Labs for the course Machine Learning in SCUT

Primary LanguagePython

Labs of the course [Machine Learning] in SCUT

华工软院机器学习(2018秋)课程实验。在华工,你甚至可以像机器一样地学习

1.实验内容

实验名称 实验要求 实验报告
lab1 Linear Regression and Stochastic Gradient Descent lab1 spec lab1 report
lab2 Logistic Regression and Support Vector Machine lab2 spec lab2 report
lab3 Face Detection Based on AdaBoost Algorithm lab3 spec lab3 report
lab4 Recommender System Based on Matrix Decomposition lab4 spec lab4 report
lab5 Face Detection Based on Neural Network lab5 spec lab5 report
lab6 XGBoost Experiment Manual lab6 spec lab6 report

[注] lab5和lab6的内容会尽快更新完_(•̀ω•́ 」∠)_

2.说明

实验内容来自华工软院谭明奎和吴庆耀老师的机器学习课程,也感谢编写实验文档的SAIL师兄师姐~

2.1.开源声明

该仓库的所有代码和实验报告全部开源,目的是为了方便学习交流(而不是给学弟学妹们更好地抄作业……)。积淀下来的代码和文档,也记录了我作为一个菜鸟机器学习入门(入坑)的心路历程,以及一些踩过的坑_(:з」∠)_

2.2.代码风格

仓库里所有代码的编程语言都采用python。尽管python作为一种脚本语言,书写较随意,可以“怎么方便怎么来”,但我还是更倾向于采用函数式的封装,把机器学习算法封装成函数的形式,这样不仅提高了代码可读性,也增加了代码复用的可能性。
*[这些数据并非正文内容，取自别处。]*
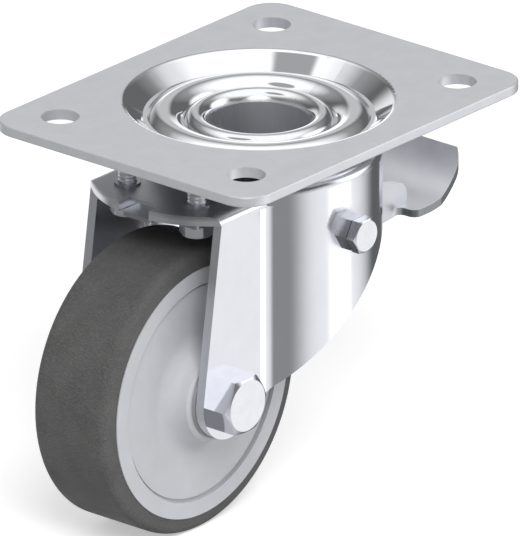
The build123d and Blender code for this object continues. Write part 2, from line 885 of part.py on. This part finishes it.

函数的文档注释风格如下所示,模仿了numpy的注释文档,个人表示这种文档书写风格挺赞的~

def linear_reg_GD(X_train,
                  y_train,
                  X_val,
                  y_val,
                  max_epoch=200,
                  learning_rate=0.01,
                  penalty_factor=0.5):
    '''Use the gradient descent method to solve simple linear regression.

    Parameters
    ----------
    X_train, X_val : array-like of shape = (n_train_samples, n_features) and (n_val_samples, n_features)
        Samples of training set and validation set.
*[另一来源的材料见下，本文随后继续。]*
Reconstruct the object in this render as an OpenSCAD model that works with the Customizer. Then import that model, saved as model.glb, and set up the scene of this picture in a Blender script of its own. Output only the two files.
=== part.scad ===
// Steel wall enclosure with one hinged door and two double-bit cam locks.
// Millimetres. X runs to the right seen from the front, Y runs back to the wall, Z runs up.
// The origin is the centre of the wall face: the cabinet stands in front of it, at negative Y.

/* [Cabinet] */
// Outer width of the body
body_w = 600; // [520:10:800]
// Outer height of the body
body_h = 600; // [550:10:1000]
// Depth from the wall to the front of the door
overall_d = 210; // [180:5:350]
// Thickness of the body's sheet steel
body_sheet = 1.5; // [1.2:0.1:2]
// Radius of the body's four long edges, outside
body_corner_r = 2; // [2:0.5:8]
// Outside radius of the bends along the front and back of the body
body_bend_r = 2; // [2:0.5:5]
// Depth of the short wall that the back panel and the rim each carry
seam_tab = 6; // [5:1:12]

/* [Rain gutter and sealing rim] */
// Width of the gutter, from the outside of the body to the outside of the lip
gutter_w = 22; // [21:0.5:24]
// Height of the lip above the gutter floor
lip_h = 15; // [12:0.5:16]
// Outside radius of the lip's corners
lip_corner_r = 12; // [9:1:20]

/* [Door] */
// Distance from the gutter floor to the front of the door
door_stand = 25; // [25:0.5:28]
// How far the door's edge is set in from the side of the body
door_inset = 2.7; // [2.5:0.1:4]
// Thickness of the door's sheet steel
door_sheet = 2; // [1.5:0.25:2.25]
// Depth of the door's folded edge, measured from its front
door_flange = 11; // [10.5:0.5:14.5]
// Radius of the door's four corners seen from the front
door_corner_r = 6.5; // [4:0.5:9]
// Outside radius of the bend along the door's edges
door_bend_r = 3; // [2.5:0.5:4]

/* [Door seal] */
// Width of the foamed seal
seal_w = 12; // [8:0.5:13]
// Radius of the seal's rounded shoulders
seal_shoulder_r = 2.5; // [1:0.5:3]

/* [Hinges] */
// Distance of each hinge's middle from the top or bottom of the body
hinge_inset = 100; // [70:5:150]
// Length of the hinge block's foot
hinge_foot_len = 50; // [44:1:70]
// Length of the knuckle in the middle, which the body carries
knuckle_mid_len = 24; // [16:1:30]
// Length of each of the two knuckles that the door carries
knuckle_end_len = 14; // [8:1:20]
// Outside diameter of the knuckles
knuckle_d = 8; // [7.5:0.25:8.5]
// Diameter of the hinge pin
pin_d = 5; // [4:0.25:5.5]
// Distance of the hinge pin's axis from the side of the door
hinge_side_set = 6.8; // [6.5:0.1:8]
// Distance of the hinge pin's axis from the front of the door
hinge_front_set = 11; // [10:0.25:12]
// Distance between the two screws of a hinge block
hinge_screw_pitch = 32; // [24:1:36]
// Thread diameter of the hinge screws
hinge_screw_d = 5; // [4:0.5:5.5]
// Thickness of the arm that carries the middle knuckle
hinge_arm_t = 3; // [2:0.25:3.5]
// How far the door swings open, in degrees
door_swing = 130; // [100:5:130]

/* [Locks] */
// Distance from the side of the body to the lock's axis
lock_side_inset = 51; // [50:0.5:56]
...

    y_train : array-like of shape = (n_train_samples, 1) and (n_val_samples, 1) respectively
        Groundtruth labels of training set and validation set.

    max_epoch : int
        The max epoch for training.

    learning_rate : float
        The hyper parameter to control the velocity of gradient descent process, 
        also called step_size.

    penalty_factor : float
        The L2 regular term factor for the objective function.

    Returns
    -------
    w: array-like of shape = (n_features, 1)
        The weight vector.

    b: int
        The bias of linear regression.

    losses_dict: dict
        A dict containing losses evaluated before and after training
    '''

    pass